WHAT IS BEING ASKED →
Copy down every line where the string "object" shows up.
-- Begin DATA --
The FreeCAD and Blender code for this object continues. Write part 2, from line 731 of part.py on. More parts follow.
-- End DATA --
-- Begin DATA --
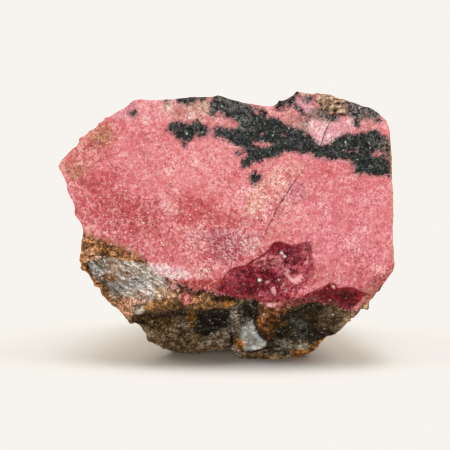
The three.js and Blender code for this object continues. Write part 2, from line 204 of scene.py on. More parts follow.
-- End DATA --
-- Begin DATA --
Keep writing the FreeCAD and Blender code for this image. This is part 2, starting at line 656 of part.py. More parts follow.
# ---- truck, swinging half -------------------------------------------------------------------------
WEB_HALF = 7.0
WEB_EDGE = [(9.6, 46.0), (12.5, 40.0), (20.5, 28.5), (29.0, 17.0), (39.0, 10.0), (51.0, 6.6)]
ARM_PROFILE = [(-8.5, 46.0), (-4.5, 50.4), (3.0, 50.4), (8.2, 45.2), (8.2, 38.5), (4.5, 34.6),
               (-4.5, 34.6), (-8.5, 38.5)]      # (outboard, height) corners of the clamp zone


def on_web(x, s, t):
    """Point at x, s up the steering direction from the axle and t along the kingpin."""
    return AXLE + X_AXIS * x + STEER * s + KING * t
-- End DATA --
THE REPLY →
The FreeCAD and Blender code for this object continues. Write part 2, from line 731 of part.py on. More parts follow.
The three.js and Blender code for this object continues. Write part 2, from line 204 of scene.py on. More parts follow.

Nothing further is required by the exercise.